Perspective (from Latin perspicere, "to see through"): the two dimensional representation of spatial objects by means of a vanishing point at an infinite distance.
The Romans were already using methods of perspective to represent spaces realistically. Frescos discovered on the walls of ruins in Pompeii create the appearance of a room seemingly opening into a painted garden. This knowledge, however, disappeared in subsequent centuries. Early Christian and medieval painting typically uses a method that has become known internationally by its German name Bedeutungsperspektive ("status perspective"): The size of represented characters is not determined by their actual distance from the observer but rather by their status within the church hierarchy or by the degree of their sanctity.
Only in the Renaissance, from the 15th century onward, did the classic approach to art as a representation of physical reality slowly reemerge and gain new significance. Artists began to study the laws of optics. The Italian painter and architect Filippo Brunelleschi rediscovered the central perspective, which was then developed to perfection by his successor Leonardo Da Vinci. The German painter Albrecht Dürer traveled to Italy specifically to study the art of perspective. He later published a textbook on the subject.

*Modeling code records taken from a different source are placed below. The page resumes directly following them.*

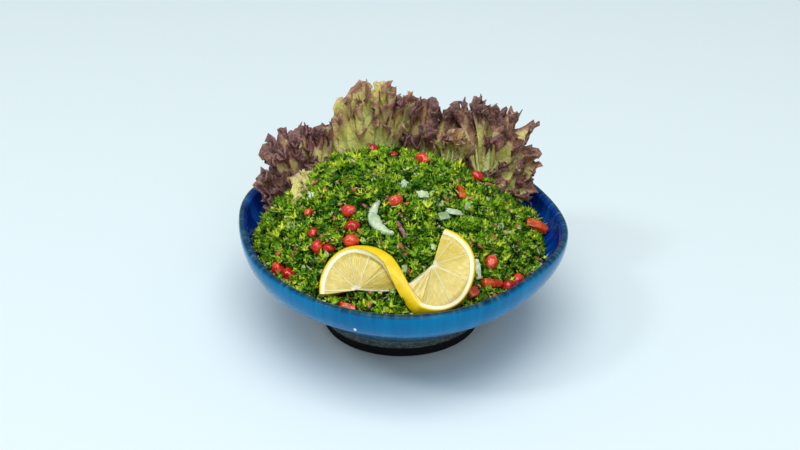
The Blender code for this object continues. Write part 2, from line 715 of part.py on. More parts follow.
def build_lettuce(parent):
    """Red leaves round the back; azimuths and spreads in degrees, the rest in metres."""
    common = {"thickness": 1.9 * MM, "tooth": 3 * MM, "stem": 3.5}
    leaves = {
        "lettuce_left": {
            "azimuth": 136.5, "spread": 17, "base": (86 * MM, 51 * MM), "height": 57 * MM,
            "drop_left": 0.22, "drop_right": 0.06, "lean": 0.48, "ruffle": 6.5 * MM,
            "waves": 4.5, "phase": 0.4, "grid": (20, 5)},
        "lettuce_back": {
            "azimuth": 103.5, "spread": 15.8, "base": (79 * MM, 49 * MM), "height": 86 * MM,
            "drop_left": 0.34, "drop_right": 0.08, "lean": 0.13, "ruffle": 6 * MM,
            "waves": 4.5, "phase": 2.0, "grid": (20, 5)},
        "lettuce_middle": {
            "azimuth": 79.5, "spread": 7.6, "base": (79 * MM, 49 * MM), "height": 80 * MM,
            "drop_left": 0.03, "drop_right": 0.26, "lean": 0.13, "ruffle": 5 * MM,
            "waves": 2.5, "phase": 0.9, "grid": (12, 5)},
        "lettuce_right": {
            "azimuth": 49, "spread": 22.3, "base": (82 * MM, 60 * MM), "height": 62 * MM,
            "drop_left": 0.1, "drop_right": 0.22, "lean": 0.34, "ruffle": 6.5 * MM,
            "waves": 5.5, "phase": 1.2, "grid": (24, 5)},
        "lettuce_curl": {
            "azimuth": 60, "spread": 7, "base": (70 * MM, 69 * MM), "height": 42 * MM,
            "drop_left": 0.1, "drop_right": 0.1, "lean": 0.08, "ruffle": 2.5 * MM,
            "waves": 1.5, "phase": 0.0, "grid": (8, 4)},
    }
    red = material("red_lettuce", srgb(96, 58, 56), 0.5)
    for name, own in leaves.items():
        new_object(name, leaf_mesh(name, {**common, **own}), red, parent, LEAF_SMOOTH)


def main():
    clear_scene()
    root = bpy.data.objects.new("salad_axis", None)
    bpy.context.scene.collection.objects.link(root)
    root.location = (AXIS_X, AXIS_Y, 0)
    cutters = bpy.data.collections.new("sockets")
    bpy.context.scene.collection.children.link(cutters)
    build_bowl(root)
    surface = build_heap(root, cutters)
    build_lemon(root, cutters)
    build_arils(root, cutters, surface)
    build_chunks(root, cutters, surface)
    build_lettuce(root)


main()
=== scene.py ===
"""Looks of the tabbouleh salad: glazed bowl, chopped herbs, red lettuce, lemon twist and toppings."""

import math
from collections import namedtuple

import bmesh
import bpy
import numpy as np
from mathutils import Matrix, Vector, noise
from mathutils.bvhtree import BVHTree


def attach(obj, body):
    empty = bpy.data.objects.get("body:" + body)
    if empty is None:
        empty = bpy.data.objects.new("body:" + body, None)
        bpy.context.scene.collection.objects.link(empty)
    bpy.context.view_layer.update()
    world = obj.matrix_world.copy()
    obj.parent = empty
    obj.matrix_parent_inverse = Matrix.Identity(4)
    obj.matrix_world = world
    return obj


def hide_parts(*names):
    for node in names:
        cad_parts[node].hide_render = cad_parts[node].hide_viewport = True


bl_info = {
    "name": "Tabbouleh Bowl",
    "version": (1, 0, 0),
    "blender": (4, 5, 0),
    "location": "View3D > Sidebar > Salad",
    "description": "Glazed bowl of tabbouleh with lettuce, lemon and pomegranate",
    "category": "Add Mesh",
}

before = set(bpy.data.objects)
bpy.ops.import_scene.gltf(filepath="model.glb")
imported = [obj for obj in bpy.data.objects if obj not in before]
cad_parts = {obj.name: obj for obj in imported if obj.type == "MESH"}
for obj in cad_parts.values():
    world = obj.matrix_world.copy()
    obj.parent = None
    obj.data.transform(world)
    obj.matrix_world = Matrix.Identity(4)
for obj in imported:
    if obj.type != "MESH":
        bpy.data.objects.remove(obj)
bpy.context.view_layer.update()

MM = 0.001
TAU = math.tau

# The bowl's upright axis in the frame, then the shapes about that axis, all as in the CAD.
AXIS = (-0.3 * MM, 3.5 * MM, 0.0)
RIM_HEIGHT = 73.5 * MM
LIP_RADIUS = 2.6 * MM
WALL = 6 * MM
FOOT_RADIUS = 54 * MM
FOOT_HEIGHT = 7 * MM
FOOT_CHAMFER = 1 * MM
FOOT_RING_WIDTH = 9 * MM
FOOT_RECESS = 4 * MM
RECESS_SLANT = 2 * MM
FOOT_EASE = 0.6 * MM
FOOT_FLARE = (0.5 * MM, 1.2 * MM)
FLOOR_TOP = 12.5 * MM
# The inner wall ends this far above the floor and rounds into it over this width.
COVE_HEIGHT = 4 * MM
COVE_WIDTH = 18 * MM
COVE_SHARES = (0.33, 0.66, 1.0)
LIP_ANGLES = (22, 45, 68, 90, 112, 135, 158)
BODY_START = (59 * MM, 14 * MM)
BEND_START = (106 * MM, 52 * MM)
RIM_WAVES = ((2, 0.037, 103), (3, 0.026, 33), (4, 0.0124, 56), (5, 0.0148, -5))
RIM_LIFTS = ((2, 0.55 * MM, 14), (3, 1.9 * MM, -45))
WAVE_REACH = 1.3
BOWL_COLUMNS = 180
# Heights where the black foot ends and where the glaze begins, and the glaze's wander.
FOOT_LINE = (7.1 * MM, 7.9 * MM)
GLAZE_LINE = (21.4 * MM, 22.6 * MM)
GLAZE_WANDER = 4.5 * MM
GLAZE_DEPTH = 0.7 * MM
# Painted highlight: a small white glint on the glaze at the front, and one over its half sizes.
GLINT_AT = (-28 * MM, -108 * MM, 57 * MM)
GLINT_STRETCH = (1 / (1.0 * MM), 1 / (8 * MM), 1 / (1.7 * MM))
WALL_STEPS = 14

HEAP_TOP = 111 * MM
HEAP_SHELF = 46 * MM
HEAP_CREST = (-18 * MM, 22 * MM)
HEAP_LEFT = 88 * MM
HEAP_RIGHT = 124 * MM
HEAP_FRONT = 128 * MM
HEAP_BACK = 50 * MM
HEAP_LEFT_POWER = 2.6
HEAP_RIGHT_POWER = 1.95
HEAP_DEPTH_POWER = 2.2
POCKET_CENTRE = (-77 * MM, 52 * MM)
POCKET_RADIUS = 20 * MM
POCKET_DEPTH = 42 * MM
LUMP_HEIGHT = 1.5 * MM
LUMP_PITCHES = (31 * MM, 23 * MM, 17 * MM)
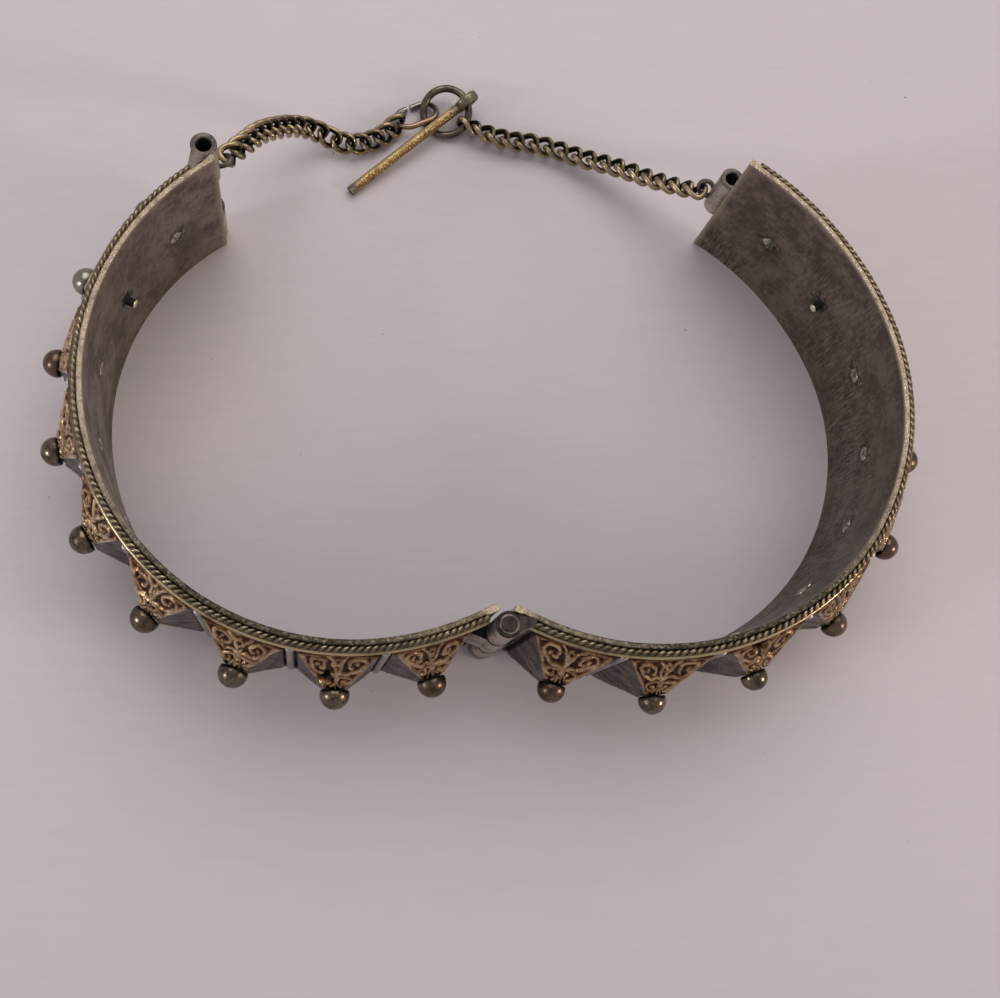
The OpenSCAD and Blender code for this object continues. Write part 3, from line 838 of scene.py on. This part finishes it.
def rise(across, up, half_widths, slope, lines, seed):
    """How high the scrolls stand at each point of a face, from 0 to 1."""
    x, y = across * half_widths, up * slope
    shift_x, shift_y = [speckle(x * 0.9, y * 0.7, seed + more) for more in (0.3, 50.3)]
    x, y = x + 0.22 * shift_x, y + 0.28 * shift_y
    height = np.zeros_like(x)
    swell = 1.05 + 0.6 * speckle(x * 1.6 * 0.9, y * 2.0 * 0.7, seed + 90.3)
    for points, width, peak in lines:
        widths = np.interp(points[:, 1], up[:, 0], half_widths[:, 0])
        line = np.stack([points[:, 0] * widths, points[:, 1] * slope], -1)
        for a, b in zip(line, line[1:]):
            span = b - a
            t = np.clip(((x - a[0]) * span[0] + (y - a[1]) * span[1]) / (span @ span), 0, 1)
            d = np.hypot(x - a[0] - t * span[0], y - a[1] - t * span[1])
            height = np.maximum(height, peak * np.clip(1 - (d / (width * swell)) ** 2, 0, 1))
    return height


# %% One pyramid
BROAD, NARROW = 0, 1
RELIEF, HOLE_DEPTH, PUFF = 0.4, 0.9, 0.08
BROAD_COLS, BROAD_ROWS, NARROW_COLS = 56, 72, 10
HOLES = {
    # (band, pyramid): (across, up, radius in mm) of a torn hole in the upper face
    ("left", 2): (0.50, 0.66, 0.75),
    ("right", 3): (-0.30, 0.12, 0.8),
}


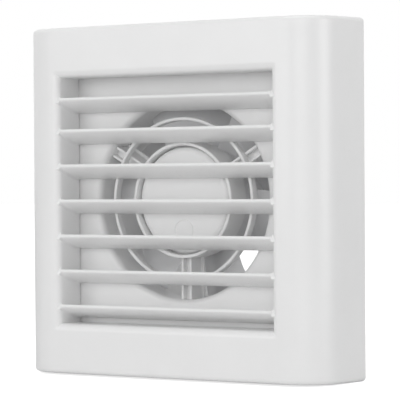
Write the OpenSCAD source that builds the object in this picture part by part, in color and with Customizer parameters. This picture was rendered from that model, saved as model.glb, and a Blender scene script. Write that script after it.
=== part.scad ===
// Square wall extractor fan for a 100 mm round duct.
// X to the right as seen from the room, Z up, +Y into the wall.
// The origin is on the duct axis, in the plane of the wall.

/* [Front cover] */
// Width and height of the square front
cover_w = 158; // [152:1:164]
// How far the front stands off the wall
cover_depth = 41; // [39:0.5:44]
// Wall thickness of the cover moulding
cover_wall = 2.2; // [1.8:0.1:2.4]
// Plan radius of the long left and right front edges
side_radius = 18.6; // [14:0.2:19]
// Radius of the top and bottom front edges and of the outer corners
edge_radius = 2; // [1.2:0.1:2.6]
// How much each side slopes in towards the front
cover_draft = 1; // [0.4:0.1:1.4]

/* [Louvre window] */
// Clear width and height of the square window
window_w = 111; // [108:0.5:113]
// Rounding where the front turns into the window
window_fillet = 3.2; // [2.6:0.1:3.8]
// Depth from the front face to the panel behind the louvres
recess = 16.7; // [16.2:0.1:17.5]
// Thickness of the walls round the window
reveal_wall = 1.8; // [1.4:0.1:2]
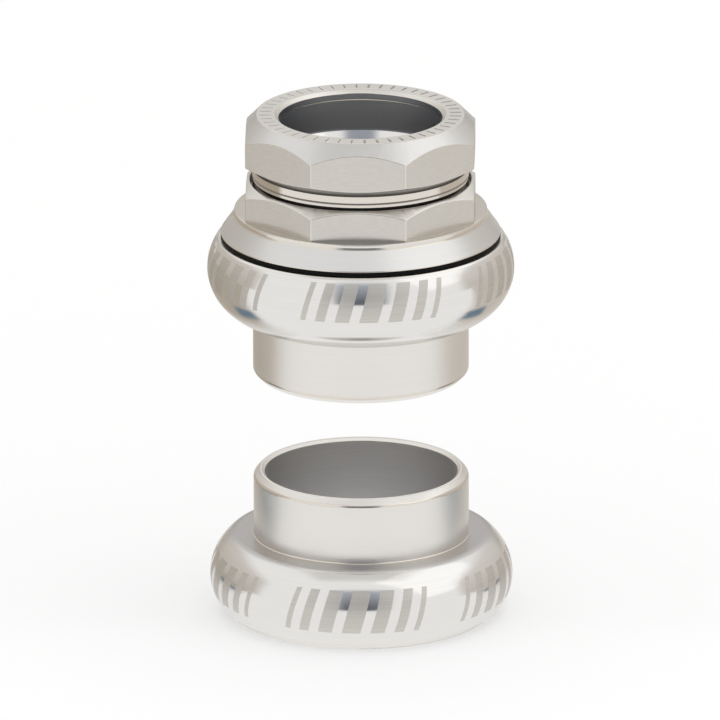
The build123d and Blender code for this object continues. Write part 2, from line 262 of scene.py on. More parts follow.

To construct the central perspective we draw each group of ►parallels to a single vanishing point at the horizon. Thus, we move the infinitely distant points of intersection of the parallels into a finite area of the picture. The vanishing points of those groups of parallels that are also parallel to the bottom of the picture are all located on the horizontal line. In the central perspective parallels that are vertical to the bottom do not intersect in the vanishing points but remain parallel to one another in the representation.